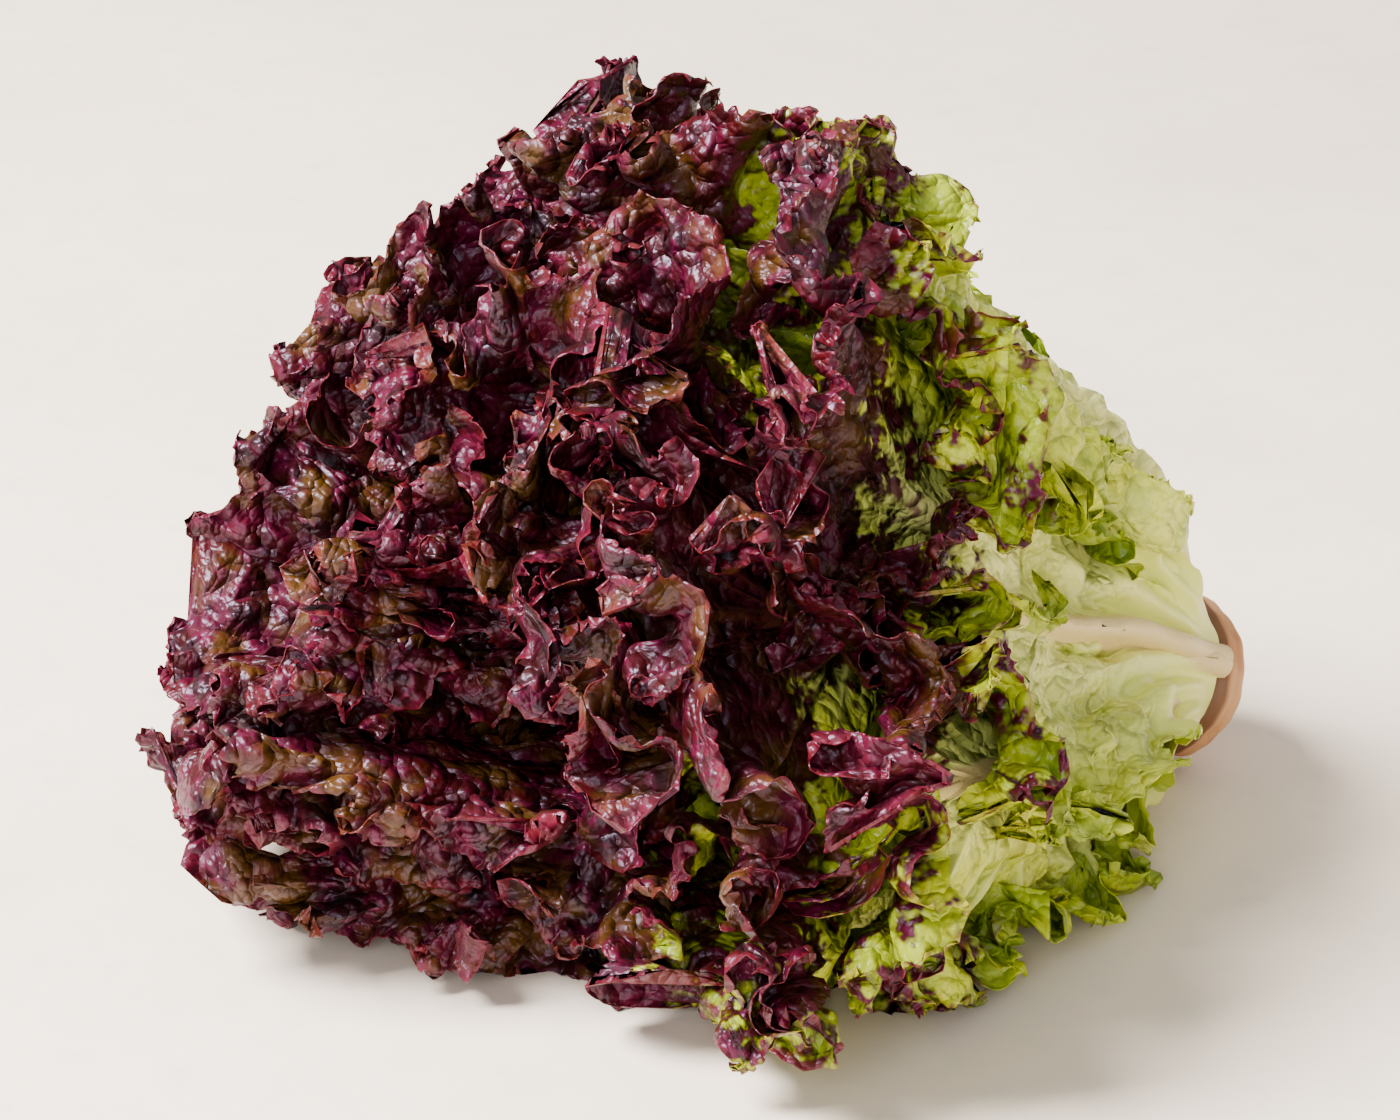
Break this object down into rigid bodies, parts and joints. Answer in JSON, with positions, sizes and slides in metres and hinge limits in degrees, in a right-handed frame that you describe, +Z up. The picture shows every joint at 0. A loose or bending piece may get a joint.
* * *
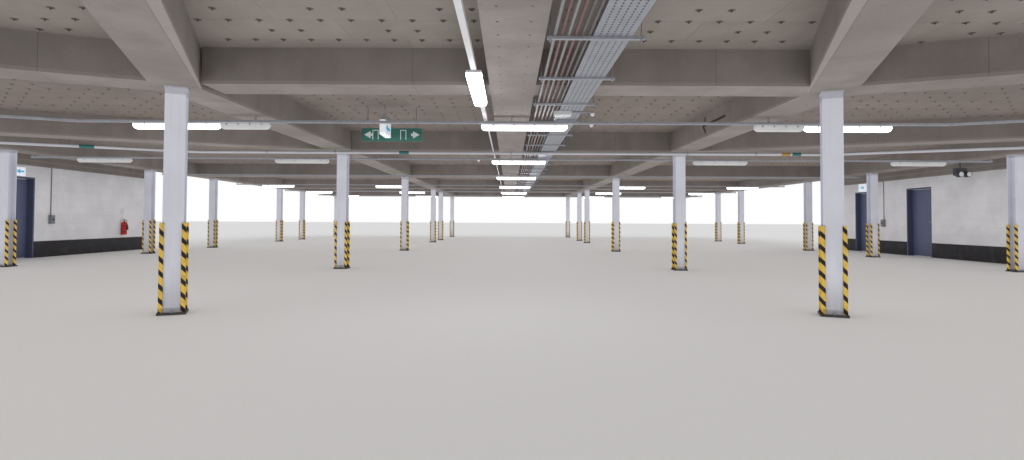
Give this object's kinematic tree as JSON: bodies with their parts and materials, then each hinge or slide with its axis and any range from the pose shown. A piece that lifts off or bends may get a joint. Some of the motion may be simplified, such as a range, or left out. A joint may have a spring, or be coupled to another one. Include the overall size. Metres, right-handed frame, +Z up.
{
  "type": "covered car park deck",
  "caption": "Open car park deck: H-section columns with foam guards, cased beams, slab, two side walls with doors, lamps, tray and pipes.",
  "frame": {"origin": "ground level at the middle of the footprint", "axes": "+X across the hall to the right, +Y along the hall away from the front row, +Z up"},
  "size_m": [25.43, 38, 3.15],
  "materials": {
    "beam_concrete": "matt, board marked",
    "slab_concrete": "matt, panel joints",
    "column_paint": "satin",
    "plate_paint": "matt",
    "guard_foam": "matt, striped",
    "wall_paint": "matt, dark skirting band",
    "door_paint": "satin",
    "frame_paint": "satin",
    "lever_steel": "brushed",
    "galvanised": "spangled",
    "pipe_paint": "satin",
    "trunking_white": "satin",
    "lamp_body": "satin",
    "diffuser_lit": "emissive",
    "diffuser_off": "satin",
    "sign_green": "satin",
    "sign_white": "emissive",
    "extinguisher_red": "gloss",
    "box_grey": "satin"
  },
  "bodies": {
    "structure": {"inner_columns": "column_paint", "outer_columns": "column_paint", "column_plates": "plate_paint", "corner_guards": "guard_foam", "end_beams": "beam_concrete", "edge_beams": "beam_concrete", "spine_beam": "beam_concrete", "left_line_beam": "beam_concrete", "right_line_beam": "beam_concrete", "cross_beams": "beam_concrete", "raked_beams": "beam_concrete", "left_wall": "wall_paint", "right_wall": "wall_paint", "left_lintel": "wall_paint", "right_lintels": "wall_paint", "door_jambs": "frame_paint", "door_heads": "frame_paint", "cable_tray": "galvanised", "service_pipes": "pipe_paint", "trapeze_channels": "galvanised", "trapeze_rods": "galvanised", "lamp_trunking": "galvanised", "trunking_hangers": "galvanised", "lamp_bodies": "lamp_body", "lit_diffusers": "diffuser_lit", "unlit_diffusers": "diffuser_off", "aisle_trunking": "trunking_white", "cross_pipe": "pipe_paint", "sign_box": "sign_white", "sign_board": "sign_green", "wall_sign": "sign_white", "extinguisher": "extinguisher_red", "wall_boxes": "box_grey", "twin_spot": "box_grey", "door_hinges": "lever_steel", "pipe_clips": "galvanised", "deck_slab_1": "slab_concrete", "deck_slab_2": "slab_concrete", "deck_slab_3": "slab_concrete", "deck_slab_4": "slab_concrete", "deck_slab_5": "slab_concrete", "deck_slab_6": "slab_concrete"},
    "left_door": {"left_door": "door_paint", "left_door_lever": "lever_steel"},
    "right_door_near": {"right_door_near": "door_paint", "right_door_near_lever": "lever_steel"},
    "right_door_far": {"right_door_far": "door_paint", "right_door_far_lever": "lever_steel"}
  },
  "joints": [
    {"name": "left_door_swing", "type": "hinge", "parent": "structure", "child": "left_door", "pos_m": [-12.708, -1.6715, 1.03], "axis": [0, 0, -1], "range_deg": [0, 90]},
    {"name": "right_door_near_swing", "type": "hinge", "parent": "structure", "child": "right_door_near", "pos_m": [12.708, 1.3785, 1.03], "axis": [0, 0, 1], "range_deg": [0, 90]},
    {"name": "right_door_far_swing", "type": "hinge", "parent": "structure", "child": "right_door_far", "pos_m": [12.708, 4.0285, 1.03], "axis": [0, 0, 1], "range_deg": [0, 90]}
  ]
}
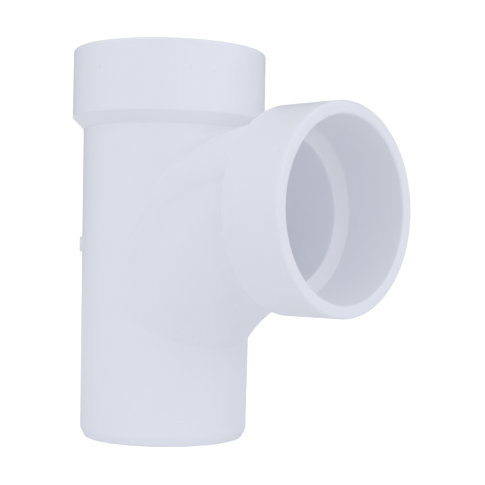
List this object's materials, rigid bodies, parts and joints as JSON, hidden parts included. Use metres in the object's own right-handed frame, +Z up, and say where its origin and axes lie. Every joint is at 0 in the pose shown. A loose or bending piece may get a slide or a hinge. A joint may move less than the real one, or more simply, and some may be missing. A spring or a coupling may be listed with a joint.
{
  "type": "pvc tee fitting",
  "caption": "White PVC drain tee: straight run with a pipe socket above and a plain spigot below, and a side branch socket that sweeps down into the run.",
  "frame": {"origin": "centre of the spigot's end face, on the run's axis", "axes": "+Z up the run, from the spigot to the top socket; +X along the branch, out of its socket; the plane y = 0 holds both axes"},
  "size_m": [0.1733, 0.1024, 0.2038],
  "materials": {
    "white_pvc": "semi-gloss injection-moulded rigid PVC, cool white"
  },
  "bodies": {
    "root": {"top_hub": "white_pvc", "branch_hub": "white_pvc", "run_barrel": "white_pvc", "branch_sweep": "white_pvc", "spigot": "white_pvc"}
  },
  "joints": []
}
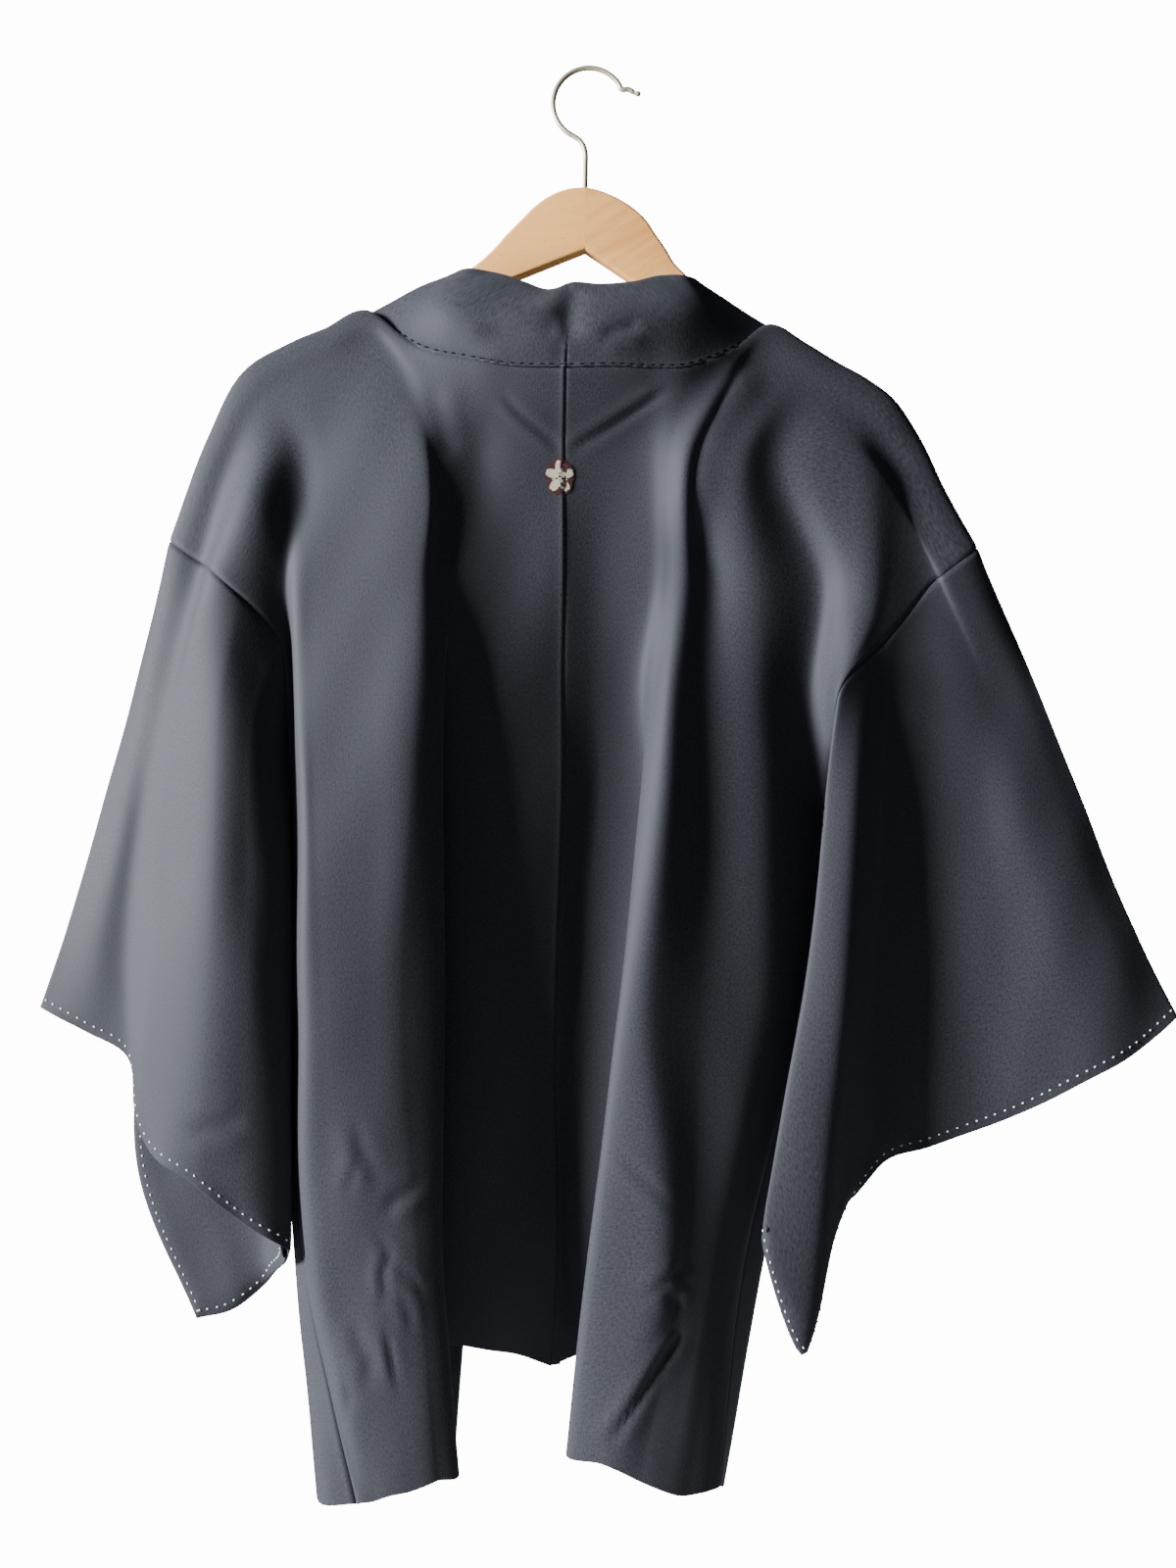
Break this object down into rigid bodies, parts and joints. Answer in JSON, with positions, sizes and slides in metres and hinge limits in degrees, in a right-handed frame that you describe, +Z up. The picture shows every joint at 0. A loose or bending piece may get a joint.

DIRECTIONS FOR THIS TASK →
A single figure is required: the number of lines above in which the word "shown" occurs.

OUTPUT BELOW →
2